## Your instructions:
Copy every line from the material below that holds "part".

## Exercise materials:
..........

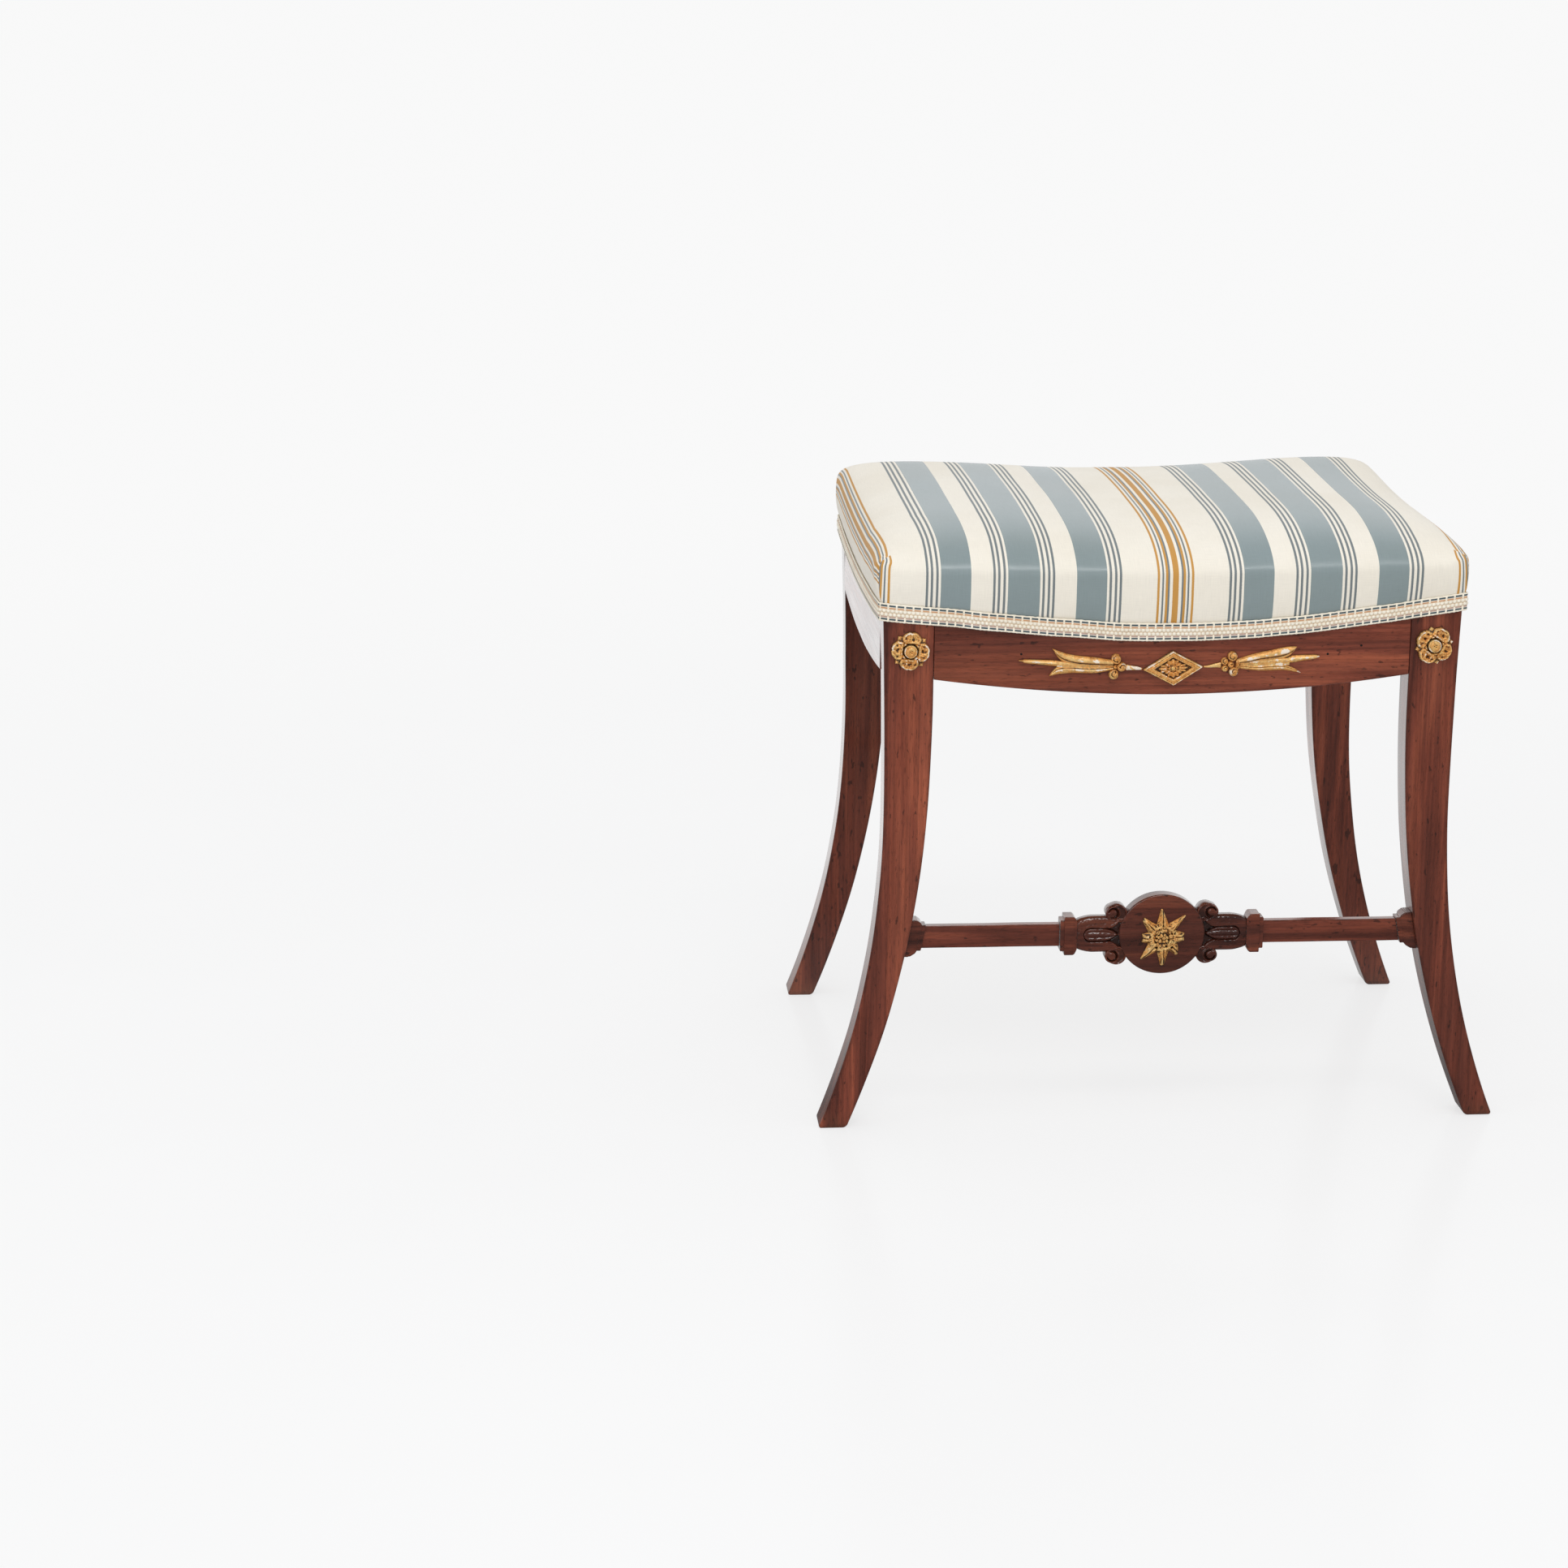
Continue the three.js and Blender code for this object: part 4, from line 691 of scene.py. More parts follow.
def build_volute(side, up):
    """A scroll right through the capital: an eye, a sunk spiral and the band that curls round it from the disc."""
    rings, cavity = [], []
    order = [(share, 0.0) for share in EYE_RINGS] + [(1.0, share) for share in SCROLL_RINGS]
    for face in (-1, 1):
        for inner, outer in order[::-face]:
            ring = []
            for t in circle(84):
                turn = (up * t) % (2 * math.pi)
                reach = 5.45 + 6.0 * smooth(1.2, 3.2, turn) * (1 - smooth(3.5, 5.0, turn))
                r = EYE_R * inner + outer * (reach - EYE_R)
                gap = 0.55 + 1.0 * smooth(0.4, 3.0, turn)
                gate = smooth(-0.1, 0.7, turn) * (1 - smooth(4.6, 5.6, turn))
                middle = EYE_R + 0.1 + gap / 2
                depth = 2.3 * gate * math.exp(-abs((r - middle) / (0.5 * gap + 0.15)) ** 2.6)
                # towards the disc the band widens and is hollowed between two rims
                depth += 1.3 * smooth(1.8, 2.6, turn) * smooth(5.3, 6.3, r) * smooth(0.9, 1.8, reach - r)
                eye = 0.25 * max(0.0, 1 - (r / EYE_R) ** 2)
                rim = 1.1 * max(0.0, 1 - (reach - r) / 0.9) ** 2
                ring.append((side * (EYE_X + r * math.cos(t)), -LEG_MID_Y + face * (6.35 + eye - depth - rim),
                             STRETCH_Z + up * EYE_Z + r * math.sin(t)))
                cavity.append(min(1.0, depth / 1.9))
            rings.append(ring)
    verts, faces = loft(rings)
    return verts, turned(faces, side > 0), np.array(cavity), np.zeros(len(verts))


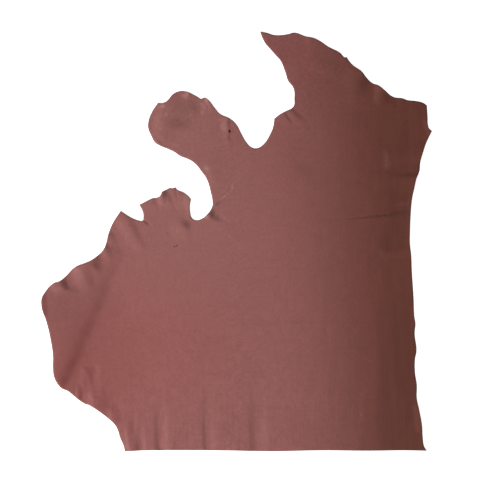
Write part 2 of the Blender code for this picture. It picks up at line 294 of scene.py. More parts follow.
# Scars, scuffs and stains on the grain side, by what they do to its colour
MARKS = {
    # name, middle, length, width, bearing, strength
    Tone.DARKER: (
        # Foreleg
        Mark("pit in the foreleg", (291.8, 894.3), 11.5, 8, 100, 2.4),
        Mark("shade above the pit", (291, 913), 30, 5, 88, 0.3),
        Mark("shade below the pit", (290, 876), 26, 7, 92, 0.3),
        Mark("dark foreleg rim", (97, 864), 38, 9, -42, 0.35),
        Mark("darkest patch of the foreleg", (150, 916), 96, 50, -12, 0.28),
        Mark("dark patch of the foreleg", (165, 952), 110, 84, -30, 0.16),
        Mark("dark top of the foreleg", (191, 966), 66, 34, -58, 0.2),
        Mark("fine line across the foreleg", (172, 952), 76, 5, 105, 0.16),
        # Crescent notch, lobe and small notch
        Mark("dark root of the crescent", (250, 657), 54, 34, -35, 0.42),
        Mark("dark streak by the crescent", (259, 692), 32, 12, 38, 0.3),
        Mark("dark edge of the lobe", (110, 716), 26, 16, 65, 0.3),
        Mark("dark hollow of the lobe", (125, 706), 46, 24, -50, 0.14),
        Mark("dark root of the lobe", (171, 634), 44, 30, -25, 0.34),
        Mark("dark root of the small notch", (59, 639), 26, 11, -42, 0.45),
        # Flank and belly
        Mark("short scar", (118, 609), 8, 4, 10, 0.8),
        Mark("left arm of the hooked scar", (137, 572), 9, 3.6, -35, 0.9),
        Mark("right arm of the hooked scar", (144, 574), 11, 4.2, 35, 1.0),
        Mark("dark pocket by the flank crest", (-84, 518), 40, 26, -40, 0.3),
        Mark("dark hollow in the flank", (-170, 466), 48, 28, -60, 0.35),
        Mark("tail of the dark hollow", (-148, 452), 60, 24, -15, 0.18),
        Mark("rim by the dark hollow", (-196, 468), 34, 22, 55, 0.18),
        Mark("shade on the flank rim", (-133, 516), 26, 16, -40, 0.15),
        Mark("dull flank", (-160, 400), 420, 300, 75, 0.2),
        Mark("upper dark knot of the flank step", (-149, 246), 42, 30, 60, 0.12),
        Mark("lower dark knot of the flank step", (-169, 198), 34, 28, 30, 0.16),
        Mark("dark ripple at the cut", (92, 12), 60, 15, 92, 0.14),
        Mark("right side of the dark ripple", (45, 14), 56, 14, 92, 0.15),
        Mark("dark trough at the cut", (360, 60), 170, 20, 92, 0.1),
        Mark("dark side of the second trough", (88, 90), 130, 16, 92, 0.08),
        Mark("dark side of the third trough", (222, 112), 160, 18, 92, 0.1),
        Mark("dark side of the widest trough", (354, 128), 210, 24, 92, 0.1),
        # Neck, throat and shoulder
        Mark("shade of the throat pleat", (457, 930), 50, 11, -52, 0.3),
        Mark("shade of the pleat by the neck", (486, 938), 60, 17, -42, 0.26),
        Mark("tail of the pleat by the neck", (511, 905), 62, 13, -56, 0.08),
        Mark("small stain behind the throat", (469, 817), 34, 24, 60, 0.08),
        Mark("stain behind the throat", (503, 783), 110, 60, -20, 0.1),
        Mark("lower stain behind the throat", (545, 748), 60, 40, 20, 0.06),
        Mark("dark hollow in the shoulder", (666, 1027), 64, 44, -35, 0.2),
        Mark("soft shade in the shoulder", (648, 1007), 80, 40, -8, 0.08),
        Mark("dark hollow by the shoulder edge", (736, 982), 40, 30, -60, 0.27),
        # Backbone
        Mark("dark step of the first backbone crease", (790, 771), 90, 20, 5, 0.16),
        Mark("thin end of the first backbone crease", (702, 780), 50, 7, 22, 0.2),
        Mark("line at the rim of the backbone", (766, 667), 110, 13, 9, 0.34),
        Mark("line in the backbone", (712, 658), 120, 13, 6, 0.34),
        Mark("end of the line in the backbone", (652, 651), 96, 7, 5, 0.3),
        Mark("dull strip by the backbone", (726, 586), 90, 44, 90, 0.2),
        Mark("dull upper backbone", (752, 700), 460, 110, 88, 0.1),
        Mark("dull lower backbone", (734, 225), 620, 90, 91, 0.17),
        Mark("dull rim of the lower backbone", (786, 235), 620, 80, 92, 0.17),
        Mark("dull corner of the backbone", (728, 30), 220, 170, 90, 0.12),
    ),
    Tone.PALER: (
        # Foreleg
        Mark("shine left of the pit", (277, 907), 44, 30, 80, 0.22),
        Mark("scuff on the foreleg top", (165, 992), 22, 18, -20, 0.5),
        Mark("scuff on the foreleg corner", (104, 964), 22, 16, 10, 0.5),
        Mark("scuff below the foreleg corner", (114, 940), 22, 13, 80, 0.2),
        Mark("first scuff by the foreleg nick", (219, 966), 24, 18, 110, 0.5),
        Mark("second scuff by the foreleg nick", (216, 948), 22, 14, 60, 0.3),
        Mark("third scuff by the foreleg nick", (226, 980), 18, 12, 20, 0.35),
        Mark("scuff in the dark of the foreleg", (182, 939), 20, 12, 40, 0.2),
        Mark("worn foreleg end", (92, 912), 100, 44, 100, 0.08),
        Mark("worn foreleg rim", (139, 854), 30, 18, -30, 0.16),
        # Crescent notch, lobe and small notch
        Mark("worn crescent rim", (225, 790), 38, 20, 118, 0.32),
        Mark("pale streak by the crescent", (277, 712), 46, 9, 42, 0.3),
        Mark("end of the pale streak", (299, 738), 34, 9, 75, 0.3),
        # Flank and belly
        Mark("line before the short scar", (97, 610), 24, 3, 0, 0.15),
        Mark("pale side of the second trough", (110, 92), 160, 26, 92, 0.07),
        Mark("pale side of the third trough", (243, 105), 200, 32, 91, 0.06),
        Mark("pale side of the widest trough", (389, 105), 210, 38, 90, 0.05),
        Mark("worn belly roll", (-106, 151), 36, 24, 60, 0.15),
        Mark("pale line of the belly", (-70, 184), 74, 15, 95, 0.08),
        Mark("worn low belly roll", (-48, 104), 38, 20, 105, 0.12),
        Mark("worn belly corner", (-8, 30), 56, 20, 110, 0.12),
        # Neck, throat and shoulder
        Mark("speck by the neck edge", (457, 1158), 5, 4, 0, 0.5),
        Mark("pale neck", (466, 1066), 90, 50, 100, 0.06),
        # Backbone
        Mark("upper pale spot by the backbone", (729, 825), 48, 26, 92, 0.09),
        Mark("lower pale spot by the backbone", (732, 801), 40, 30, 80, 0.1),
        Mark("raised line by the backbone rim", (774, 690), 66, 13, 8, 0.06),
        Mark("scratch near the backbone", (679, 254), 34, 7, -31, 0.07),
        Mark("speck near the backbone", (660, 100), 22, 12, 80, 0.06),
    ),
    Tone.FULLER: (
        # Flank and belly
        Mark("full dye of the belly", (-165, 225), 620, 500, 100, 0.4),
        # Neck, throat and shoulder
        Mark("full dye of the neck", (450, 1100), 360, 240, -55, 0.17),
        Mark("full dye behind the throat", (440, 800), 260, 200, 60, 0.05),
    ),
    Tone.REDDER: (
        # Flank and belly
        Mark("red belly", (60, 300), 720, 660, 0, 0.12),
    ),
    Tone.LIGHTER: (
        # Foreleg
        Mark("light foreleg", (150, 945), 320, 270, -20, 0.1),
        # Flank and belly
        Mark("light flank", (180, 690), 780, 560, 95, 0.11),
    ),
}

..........

## Response to the exercise:
Continue the three.js and Blender code for this object: part 4, from line 691 of scene.py. More parts follow.
Write part 2 of the Blender code for this picture. It picks up at line 294 of scene.py. More parts follow.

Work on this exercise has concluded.